Instructions to follow:
Give back, exactly as written, the lines from the beginning of the listing through the one that contains "for node in".

Raw data:

______________________________

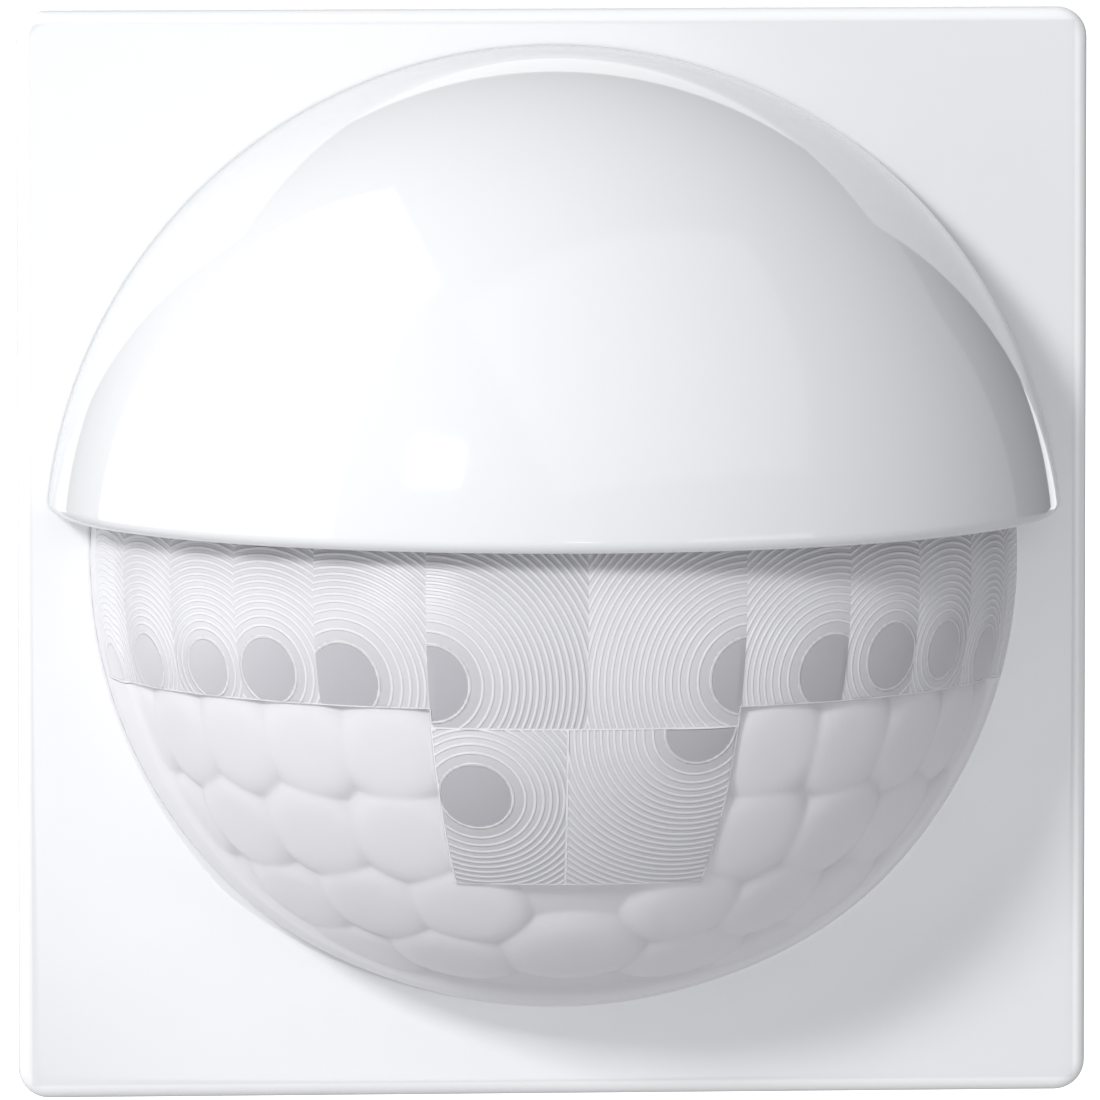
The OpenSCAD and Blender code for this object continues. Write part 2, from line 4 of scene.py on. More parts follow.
import bmesh
import bpy
import numpy as np
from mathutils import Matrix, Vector


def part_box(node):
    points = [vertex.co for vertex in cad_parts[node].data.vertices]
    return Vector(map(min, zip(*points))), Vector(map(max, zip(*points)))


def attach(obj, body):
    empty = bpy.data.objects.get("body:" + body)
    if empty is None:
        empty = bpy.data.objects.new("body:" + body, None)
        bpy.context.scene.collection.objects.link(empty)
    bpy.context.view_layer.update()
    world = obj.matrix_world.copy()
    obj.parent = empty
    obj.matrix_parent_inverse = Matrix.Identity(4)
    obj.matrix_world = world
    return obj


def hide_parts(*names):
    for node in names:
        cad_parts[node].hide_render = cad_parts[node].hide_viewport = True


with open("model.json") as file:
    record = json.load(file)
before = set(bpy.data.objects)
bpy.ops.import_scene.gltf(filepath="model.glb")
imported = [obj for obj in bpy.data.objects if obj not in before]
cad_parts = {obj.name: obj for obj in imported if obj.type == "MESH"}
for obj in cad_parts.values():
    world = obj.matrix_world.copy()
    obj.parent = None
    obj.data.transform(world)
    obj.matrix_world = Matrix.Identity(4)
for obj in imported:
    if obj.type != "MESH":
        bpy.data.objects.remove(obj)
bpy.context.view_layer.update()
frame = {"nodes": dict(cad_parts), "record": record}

MM = 0.001
nodes = frame["nodes"]

# Sizes taken from the CAD nodes, in millimetres.
plate_low, plate_high = (np.array(c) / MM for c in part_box("cover_plate"))
lens_low, lens_high = (np.array(c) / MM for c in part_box("lens_dome"))
hood_low, hood_high = (np.array(c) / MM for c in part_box("hood"))
FACE_Y = plate_low[1]                      # front face of the plate
SKIRT_Y = plate_high[1]                    # rear edge of its skirt
HALF_W = plate_high[0]
HALF_H = plate_high[2]
LENS_R = FACE_Y - lens_low[1]              # lens radius about the ball's centre
LENS_TOP = lens_high[2]                    # upper edge of the lens
HOOD_R = FACE_Y - hood_low[1]
HOOD_EDGE = hood_low[2]                    # lower edge of the hood
FACE_T = 1.6                               # wall of the plate's face
WALL_T = 1.6                               # wall of the plate's skirt
CORNER_R = 2.0                             # corner radius of the plate
RIM_R = 0.85                               # rounding between face and skirt
OPENING_GAP = 0.01                         # running clearance between the lens and the plate's opening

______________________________

Solution to this problem:
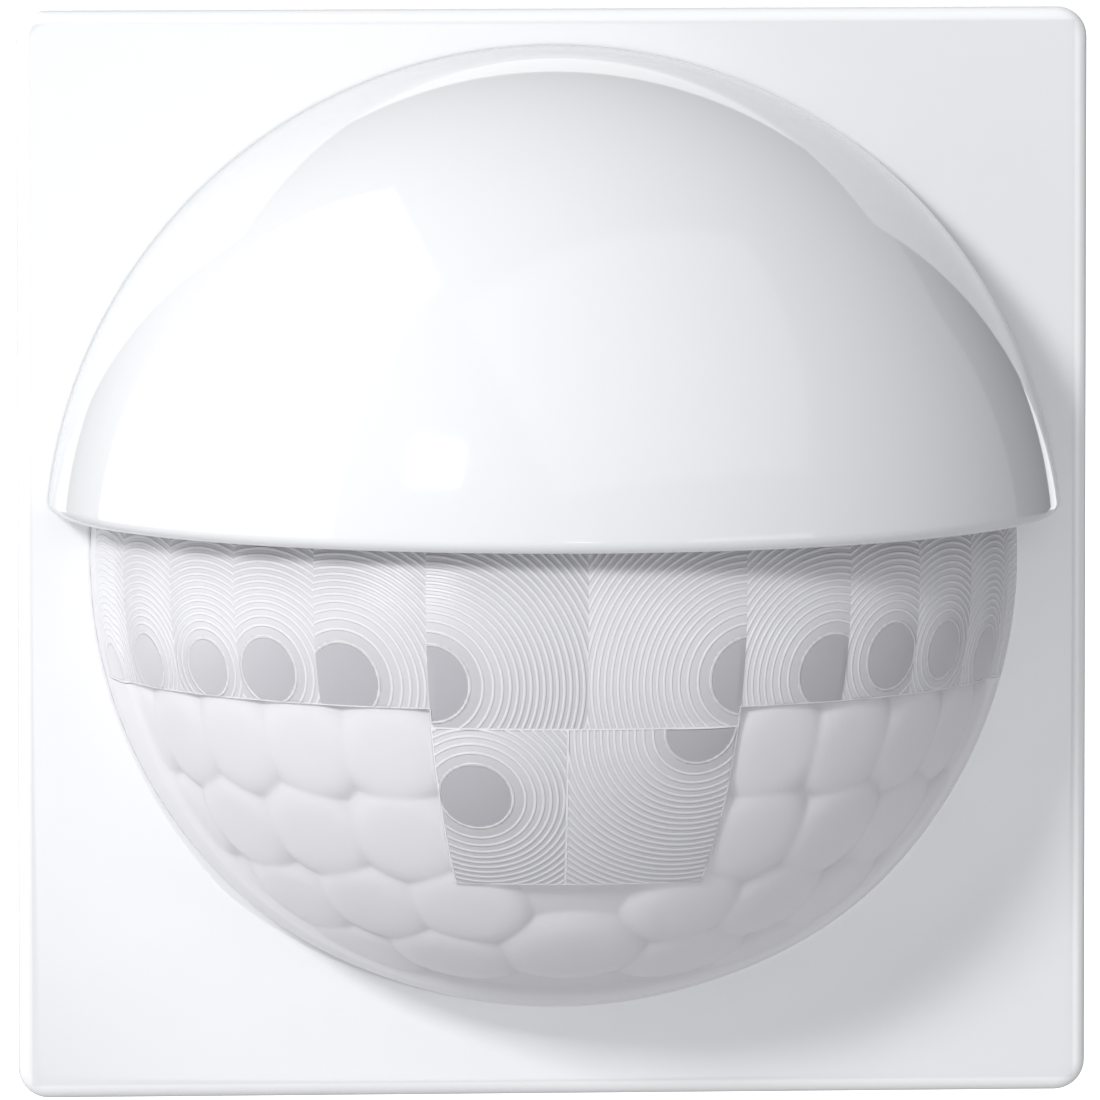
The OpenSCAD and Blender code for this object continues. Write part 2, from line 4 of scene.py on. More parts follow.
import bmesh
import bpy
import numpy as np
from mathutils import Matrix, Vector


def part_box(node):
    points = [vertex.co for vertex in cad_parts[node].data.vertices]
    return Vector(map(min, zip(*points))), Vector(map(max, zip(*points)))


def attach(obj, body):
    empty = bpy.data.objects.get("body:" + body)
    if empty is None:
        empty = bpy.data.objects.new("body:" + body, None)
        bpy.context.scene.collection.objects.link(empty)
    bpy.context.view_layer.update()
    world = obj.matrix_world.copy()
    obj.parent = empty
    obj.matrix_parent_inverse = Matrix.Identity(4)
    obj.matrix_world = world
    return obj


def hide_parts(*names):
    for node in names:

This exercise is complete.